Back at the house, I find the charger exactly where I left it last: connected to the computer. It is almost a surprise. I go outside and get back into the cab.

“Sea-Tac airport, please.”

The Airport of Kinda Funny Coincidences. But Not Really.


I like to get to SeaTac early. Once there was a frightful moment; I got to there with under an hour to check-in, get through the security line, and somehow run to the gate. I was the very last person to board the plane and no sooner had I sat down did the plane depart from the gate. And of course there was the half-disastrous Thanksgiving of ‘08, when I arrived with fifteen minutes to spare, missed my flight, and had to run the length of the airport twice to try and get on a flight to Los Angeles. Nowadays, I don’t mind waiting three or more hours for some stupid flight.

The security line is non-existent today, and I get through with about four hours to spare before my flight. Ok, four hours might be a tad long to wait for a flight. I think I might be a secret neurotic. This can’t be good.

I find a restaurant in front of my gate on the slight chance that the airplane decides to leave without me. I have a sublimely mediocre omelette, but it is better than I expected. Three cups of coffee, twenty-three refreshes of Facebook, two passport checks, a cursory glance at today’s news (the world is still fucked) later, the flight starts to board. I hit the restroom and hangout with the growing crowd awaiting their aluminum vessel. I scan the fellow passengers that I am about to share 6 hours in a cramped tube. It is the usual mix of families struggling keeping their kids under wraps, the too cute couple snuggled in a warm blanket, the other couple that look like they are on the verge of never speaking to each other again, the one family already in the shorts and Hawaiian shirts, and her.

Oh God, why.

I haven’t seen her in almost a decade and she looks the same from college. Maybe a little extra weight, but considering my own lack of fitness, it looks like the years have been kind. I can’t see her face. It has to be her. My astonishment is replaced by an enveloping anger, slowed to a boil, served with a hint of spite.

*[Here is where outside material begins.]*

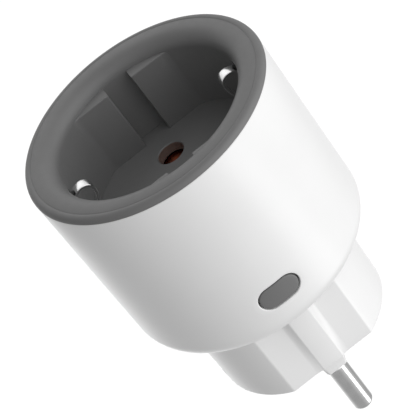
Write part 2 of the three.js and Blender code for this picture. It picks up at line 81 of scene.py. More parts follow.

We broke up about eight years ago. It was a mixed of the usual trust issues, complacency, and the fact that I probably never forgave her for breaking my heart the first time. The last two years of the relationship felt like thirty. I dreamed of ways to leave, but a fear of being alone made me stay. I don’t know how she really felt because I was so wrapped up in myself that I could hardly be bothered. I even openly tried dating another woman behind her back in the last few months of the ill-fated relationship. I know, I was twenty-one and immature, and probably in some Freudian-sense it was some revenge ploy two years in the making. Remarkably, the break up was messy and stupid. Looking back at it, I realize what a pathetic person I was. Afterwards, those pangs of fear and doubt crept back into me, and I lamented how I screwed up what seemed like a good thing. It is only years after this that I acknowledged that those three years were largely poisonous and self-destructive. I am in a more mature place.

Then, I quickly exited to the nearest restroom and updated my Facebook status my disposition.

I caught a glance of myself in the mirror washing up. I laughed and think to myself that I should write about this someday.